YOUR TASK: Nothing outside the stretch should be returned: give exactly the lines from the line containing "points = [vertex.co" through the line containing "LEFT, RIGHT = -1, 1", including both.
━━━ STORED ROWS
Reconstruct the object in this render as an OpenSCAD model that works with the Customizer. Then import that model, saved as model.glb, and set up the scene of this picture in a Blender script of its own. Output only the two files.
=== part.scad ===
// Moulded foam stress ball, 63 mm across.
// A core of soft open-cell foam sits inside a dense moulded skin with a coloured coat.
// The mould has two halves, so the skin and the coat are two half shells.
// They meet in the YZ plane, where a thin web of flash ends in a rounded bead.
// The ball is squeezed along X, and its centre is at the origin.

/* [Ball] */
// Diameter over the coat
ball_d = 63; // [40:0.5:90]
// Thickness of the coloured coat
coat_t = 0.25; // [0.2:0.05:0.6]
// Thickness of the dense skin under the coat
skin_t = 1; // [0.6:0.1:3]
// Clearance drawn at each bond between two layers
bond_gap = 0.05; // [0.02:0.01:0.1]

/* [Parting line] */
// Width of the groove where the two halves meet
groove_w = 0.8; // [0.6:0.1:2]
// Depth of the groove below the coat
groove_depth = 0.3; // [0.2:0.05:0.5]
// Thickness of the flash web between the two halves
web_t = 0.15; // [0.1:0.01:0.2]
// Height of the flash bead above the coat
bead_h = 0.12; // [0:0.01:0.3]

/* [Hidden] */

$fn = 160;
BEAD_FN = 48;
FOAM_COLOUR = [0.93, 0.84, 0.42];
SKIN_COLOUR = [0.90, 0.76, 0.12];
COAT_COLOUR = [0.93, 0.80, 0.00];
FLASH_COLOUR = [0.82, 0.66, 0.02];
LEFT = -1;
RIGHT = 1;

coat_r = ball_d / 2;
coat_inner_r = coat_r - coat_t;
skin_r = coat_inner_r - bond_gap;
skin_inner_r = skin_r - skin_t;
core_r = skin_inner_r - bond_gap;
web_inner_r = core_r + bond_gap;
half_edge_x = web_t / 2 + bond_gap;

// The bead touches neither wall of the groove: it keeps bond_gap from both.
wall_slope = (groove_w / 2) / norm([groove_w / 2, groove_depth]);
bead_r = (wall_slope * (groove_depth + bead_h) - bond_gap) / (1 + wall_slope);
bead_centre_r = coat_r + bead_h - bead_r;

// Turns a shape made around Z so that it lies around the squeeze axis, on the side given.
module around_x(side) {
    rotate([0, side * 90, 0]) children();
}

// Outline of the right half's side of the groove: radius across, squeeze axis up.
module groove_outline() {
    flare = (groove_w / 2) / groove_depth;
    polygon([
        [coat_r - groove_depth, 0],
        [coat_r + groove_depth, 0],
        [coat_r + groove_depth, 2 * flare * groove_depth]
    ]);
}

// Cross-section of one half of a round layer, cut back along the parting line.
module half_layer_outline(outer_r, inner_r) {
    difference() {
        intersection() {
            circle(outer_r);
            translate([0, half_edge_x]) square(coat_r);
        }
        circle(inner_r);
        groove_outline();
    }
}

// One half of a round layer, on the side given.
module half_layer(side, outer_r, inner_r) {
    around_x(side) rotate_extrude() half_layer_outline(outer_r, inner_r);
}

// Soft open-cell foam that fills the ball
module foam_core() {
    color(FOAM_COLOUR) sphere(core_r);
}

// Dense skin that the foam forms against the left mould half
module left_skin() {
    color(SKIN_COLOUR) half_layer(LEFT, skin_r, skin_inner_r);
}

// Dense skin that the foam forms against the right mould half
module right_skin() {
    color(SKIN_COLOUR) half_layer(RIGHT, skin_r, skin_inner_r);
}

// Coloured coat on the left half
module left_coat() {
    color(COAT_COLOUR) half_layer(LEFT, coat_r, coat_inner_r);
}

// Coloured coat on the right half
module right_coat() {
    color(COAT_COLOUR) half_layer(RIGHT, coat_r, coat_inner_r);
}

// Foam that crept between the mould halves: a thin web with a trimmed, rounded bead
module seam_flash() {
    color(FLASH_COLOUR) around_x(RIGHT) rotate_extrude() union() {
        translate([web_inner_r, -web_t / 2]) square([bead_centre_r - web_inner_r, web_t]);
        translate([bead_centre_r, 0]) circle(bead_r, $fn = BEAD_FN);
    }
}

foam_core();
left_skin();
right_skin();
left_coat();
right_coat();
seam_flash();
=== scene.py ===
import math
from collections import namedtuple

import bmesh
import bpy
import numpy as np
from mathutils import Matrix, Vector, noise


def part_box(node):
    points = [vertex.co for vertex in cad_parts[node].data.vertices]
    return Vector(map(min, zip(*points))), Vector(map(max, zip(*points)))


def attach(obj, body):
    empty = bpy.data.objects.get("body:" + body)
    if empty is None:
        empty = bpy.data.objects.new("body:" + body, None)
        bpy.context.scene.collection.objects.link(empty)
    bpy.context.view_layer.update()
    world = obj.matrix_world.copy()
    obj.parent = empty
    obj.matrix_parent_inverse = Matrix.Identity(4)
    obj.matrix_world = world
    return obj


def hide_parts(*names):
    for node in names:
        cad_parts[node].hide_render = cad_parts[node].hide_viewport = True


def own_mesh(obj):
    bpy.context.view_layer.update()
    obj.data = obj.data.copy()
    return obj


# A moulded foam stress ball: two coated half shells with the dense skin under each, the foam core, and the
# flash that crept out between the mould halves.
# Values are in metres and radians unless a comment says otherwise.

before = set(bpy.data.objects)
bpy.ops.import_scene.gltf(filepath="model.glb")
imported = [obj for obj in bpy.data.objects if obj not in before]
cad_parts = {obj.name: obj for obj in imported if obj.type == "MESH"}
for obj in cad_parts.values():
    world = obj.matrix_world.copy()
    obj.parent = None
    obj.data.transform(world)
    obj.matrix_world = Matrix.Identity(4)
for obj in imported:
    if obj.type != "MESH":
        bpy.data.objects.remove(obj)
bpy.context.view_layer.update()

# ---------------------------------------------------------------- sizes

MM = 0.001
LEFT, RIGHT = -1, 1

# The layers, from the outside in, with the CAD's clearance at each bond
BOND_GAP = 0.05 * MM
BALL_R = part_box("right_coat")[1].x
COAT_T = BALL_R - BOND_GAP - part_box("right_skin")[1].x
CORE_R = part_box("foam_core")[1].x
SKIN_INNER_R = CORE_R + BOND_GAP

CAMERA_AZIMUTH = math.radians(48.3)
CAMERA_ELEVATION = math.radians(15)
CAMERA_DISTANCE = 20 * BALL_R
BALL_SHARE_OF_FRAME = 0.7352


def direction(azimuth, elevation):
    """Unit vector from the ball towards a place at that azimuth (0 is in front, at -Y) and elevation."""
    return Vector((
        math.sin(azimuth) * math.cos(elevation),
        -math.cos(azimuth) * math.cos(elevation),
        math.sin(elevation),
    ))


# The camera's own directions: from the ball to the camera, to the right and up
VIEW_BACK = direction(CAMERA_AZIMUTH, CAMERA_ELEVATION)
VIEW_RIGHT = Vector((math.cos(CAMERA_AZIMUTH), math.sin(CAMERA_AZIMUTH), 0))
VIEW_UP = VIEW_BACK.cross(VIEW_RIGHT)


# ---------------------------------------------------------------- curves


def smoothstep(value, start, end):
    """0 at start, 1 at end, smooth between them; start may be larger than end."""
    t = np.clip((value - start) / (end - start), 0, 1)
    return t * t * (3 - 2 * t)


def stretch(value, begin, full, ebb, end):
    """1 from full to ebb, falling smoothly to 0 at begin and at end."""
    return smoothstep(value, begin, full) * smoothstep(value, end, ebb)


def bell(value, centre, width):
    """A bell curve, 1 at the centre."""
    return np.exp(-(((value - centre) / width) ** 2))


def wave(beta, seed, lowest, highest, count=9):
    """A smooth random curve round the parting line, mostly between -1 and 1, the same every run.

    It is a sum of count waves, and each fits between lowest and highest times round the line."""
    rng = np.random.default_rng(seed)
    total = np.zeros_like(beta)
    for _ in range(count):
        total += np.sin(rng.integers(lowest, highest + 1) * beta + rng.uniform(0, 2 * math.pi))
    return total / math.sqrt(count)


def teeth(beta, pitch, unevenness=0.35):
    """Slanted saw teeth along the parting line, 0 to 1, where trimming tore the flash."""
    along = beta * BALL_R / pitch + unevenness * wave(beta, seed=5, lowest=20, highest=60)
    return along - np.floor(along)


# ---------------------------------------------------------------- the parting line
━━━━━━
━━━ STORED ROWS
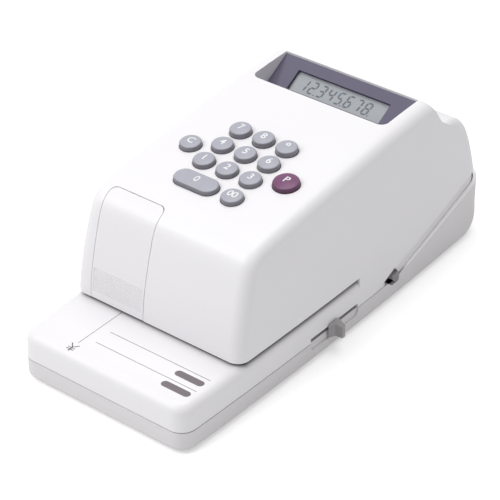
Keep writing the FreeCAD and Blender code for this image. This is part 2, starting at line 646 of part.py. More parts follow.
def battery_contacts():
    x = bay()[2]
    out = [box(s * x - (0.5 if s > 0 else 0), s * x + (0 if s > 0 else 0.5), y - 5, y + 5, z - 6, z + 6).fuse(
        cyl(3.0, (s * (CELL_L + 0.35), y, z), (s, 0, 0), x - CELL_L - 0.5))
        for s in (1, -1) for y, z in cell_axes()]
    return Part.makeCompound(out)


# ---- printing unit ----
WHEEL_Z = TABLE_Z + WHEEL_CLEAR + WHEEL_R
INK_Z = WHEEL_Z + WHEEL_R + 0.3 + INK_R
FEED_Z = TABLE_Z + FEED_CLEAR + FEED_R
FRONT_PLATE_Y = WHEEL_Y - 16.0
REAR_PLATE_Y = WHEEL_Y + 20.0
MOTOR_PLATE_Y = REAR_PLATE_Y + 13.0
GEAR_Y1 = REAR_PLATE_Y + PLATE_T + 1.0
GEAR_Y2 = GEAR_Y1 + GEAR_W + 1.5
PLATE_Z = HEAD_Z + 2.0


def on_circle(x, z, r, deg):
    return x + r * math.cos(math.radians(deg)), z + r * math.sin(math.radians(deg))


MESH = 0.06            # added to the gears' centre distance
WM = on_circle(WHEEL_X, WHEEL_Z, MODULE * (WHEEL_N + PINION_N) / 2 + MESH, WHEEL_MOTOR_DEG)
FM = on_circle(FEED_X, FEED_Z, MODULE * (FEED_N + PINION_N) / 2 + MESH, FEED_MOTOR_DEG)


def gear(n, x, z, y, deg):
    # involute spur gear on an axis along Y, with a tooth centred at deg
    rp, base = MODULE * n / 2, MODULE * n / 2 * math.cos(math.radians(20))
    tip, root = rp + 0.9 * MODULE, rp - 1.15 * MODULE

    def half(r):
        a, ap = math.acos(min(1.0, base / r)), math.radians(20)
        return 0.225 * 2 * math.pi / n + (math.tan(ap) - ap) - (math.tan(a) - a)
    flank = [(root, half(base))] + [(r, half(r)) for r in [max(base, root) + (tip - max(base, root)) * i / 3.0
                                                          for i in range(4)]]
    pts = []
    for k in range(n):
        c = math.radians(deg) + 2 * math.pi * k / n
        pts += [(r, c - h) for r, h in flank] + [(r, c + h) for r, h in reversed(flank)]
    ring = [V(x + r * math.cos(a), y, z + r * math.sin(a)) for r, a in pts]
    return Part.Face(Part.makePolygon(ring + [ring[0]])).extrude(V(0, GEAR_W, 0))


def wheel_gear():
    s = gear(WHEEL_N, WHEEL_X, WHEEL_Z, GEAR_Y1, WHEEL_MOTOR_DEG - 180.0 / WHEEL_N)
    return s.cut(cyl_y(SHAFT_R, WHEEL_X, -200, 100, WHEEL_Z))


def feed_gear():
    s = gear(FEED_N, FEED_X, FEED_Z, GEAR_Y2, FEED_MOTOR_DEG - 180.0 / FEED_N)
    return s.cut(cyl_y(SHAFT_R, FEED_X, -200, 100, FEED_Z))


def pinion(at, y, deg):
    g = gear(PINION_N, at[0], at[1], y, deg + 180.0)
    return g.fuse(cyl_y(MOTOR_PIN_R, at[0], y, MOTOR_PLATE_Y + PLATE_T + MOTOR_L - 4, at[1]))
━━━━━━
RESPONSE TO THE TASK:
    points = [vertex.co for vertex in cad_parts[node].data.vertices]
    return Vector(map(min, zip(*points))), Vector(map(max, zip(*points)))


def attach(obj, body):
    empty = bpy.data.objects.get("body:" + body)
    if empty is None:
        empty = bpy.data.objects.new("body:" + body, None)
        bpy.context.scene.collection.objects.link(empty)
    bpy.context.view_layer.update()
    world = obj.matrix_world.copy()
    obj.parent = empty
    obj.matrix_parent_inverse = Matrix.Identity(4)
    obj.matrix_world = world
    return obj


def hide_parts(*names):
    for node in names:
        cad_parts[node].hide_render = cad_parts[node].hide_viewport = True


def own_mesh(obj):
    bpy.context.view_layer.update()
    obj.data = obj.data.copy()
    return obj


# A moulded foam stress ball: two coated half shells with the dense skin under each, the foam core, and the
# flash that crept out between the mould halves.
# Values are in metres and radians unless a comment says otherwise.

before = set(bpy.data.objects)
bpy.ops.import_scene.gltf(filepath="model.glb")
imported = [obj for obj in bpy.data.objects if obj not in before]
cad_parts = {obj.name: obj for obj in imported if obj.type == "MESH"}
for obj in cad_parts.values():
    world = obj.matrix_world.copy()
    obj.parent = None
    obj.data.transform(world)
    obj.matrix_world = Matrix.Identity(4)
for obj in imported:
    if obj.type != "MESH":
        bpy.data.objects.remove(obj)
bpy.context.view_layer.update()

# ---------------------------------------------------------------- sizes

MM = 0.001
LEFT, RIGHT = -1, 1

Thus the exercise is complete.